Deve realçar-se apenas uma coisa: a inconfundível semelhança externa que existe entre o soldado em serviço e o esquizofrênico.

O esquizofrênico, no seu estado de extrema sugestionabilidade, comporta-se como membro de uma massa. Ele é igualmente impressionável, cede de igual maneira a todo e qualquer estímulo externo.

Sabe-se que os homens que atuam sob ordens são capazes dos atos mais atrozes. Quando a fonte da ordem é sepultada e eles são obrigados a voltar os olhos para seus atos, eles próprios não se reconhecem. Dizem: isso eu não fiz. E nem sempre têm consciência de que estão mentindo. Quando se vêem acusados por testemunhas e começam a vacilar, mesmo assim continuam afirmando: eu não sou assim, eu jamais poderia ter feito isso.

Procuram os vestígios do ato dentro de si e não conseguem encontrá-los. Causa surpresa ver que eles conseguiram ficar tão intactos. A vida que levam mais tarde realmente é outra e de maneira alguma está manchada pelo ato. Eles não se sentem culpados e de nada se arrependem.

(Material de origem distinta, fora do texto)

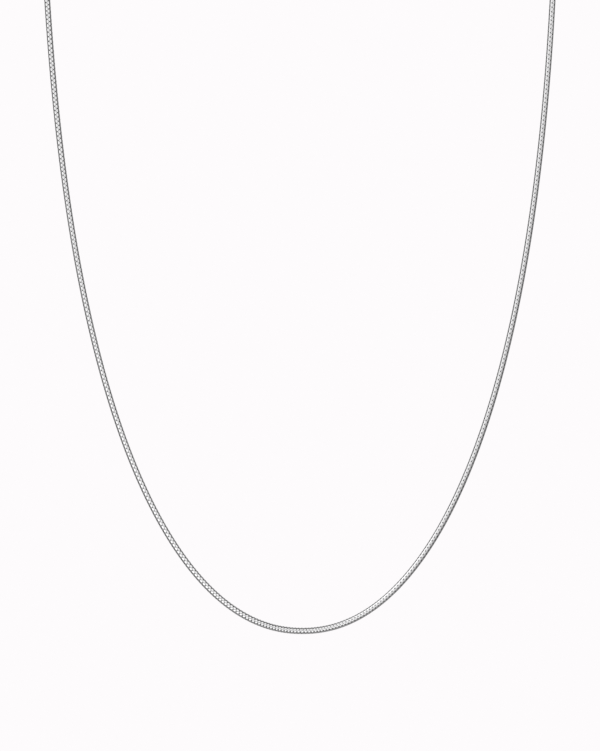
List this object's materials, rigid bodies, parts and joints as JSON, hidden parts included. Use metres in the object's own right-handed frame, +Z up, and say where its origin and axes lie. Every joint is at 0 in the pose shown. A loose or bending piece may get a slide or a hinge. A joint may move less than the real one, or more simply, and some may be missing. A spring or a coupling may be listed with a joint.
{
  "type": "snake chain necklace",
  "caption": "Fine round snake chain of polished silver-coloured metal, closed to a loop at the nape by a ring clasp between two domed end caps.",
  "frame": {"origin": "middle of the nape, in line with the clasp, where the loop hangs", "axes": "+Z up, +X to the right seen from the front, the front faces -Y, and the loop lies in the XZ plane"},
  "size_m": [0.1012, 0.0028, 0.1816],
  "materials": {
    "chain_silver": "polished silver, bright on the links' crests and dark between them",
    "fitting_silver": "polished silver"
  },
  "bodies": {
    "root": {"chain": "chain_silver", "end_cap_left": "fitting_silver", "end_cap_right": "fitting_silver", "clasp": "fitting_silver"}
  },
  "joints": []
}
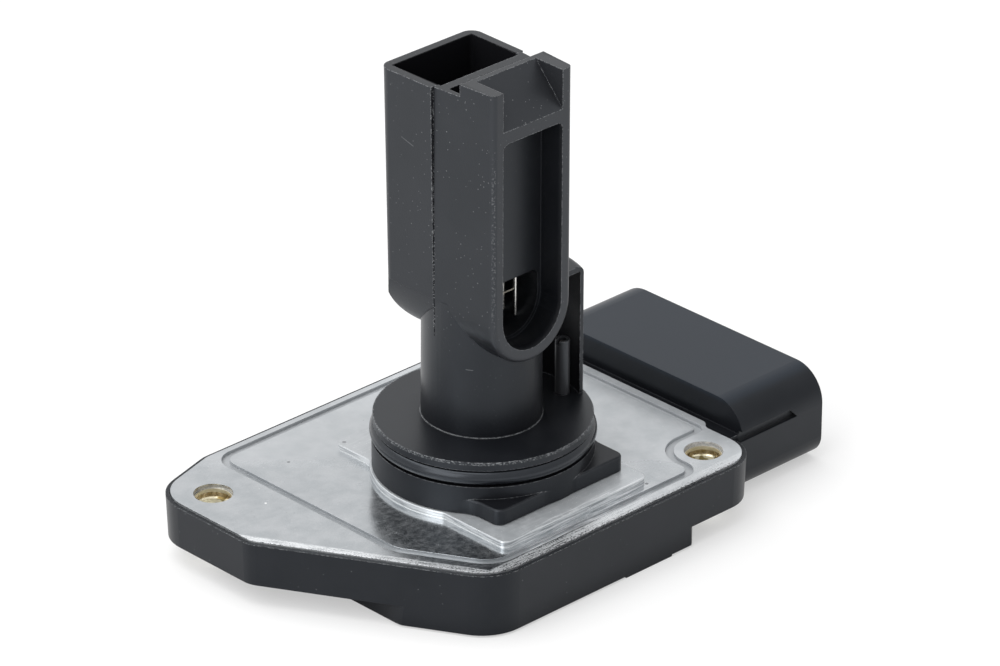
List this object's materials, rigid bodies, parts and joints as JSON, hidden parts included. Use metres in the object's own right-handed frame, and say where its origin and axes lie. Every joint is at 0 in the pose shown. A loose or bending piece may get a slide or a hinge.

O ato simplesmente não penetrou neles.

Muitos que os conhecem no cotidiano estariam dispostos a jurar que eles estão sendo acusados injustamente.

Elias Canetti (1905-1994) nasceu num povoado da Bulgária numa família de judeus sefarditas. Escrevendo em alemão, viveu muitos anos em Viena e mais tarde migrou para os Estados Unidos. Seus principais livros editados no Brasil são Auto de fé, A consciência das palavras, A língua absolvida, Luz em meu ouvido, O jogo dos olhos e Massa e poder. O escritor ganhou o Nobel de Literatura em 1981.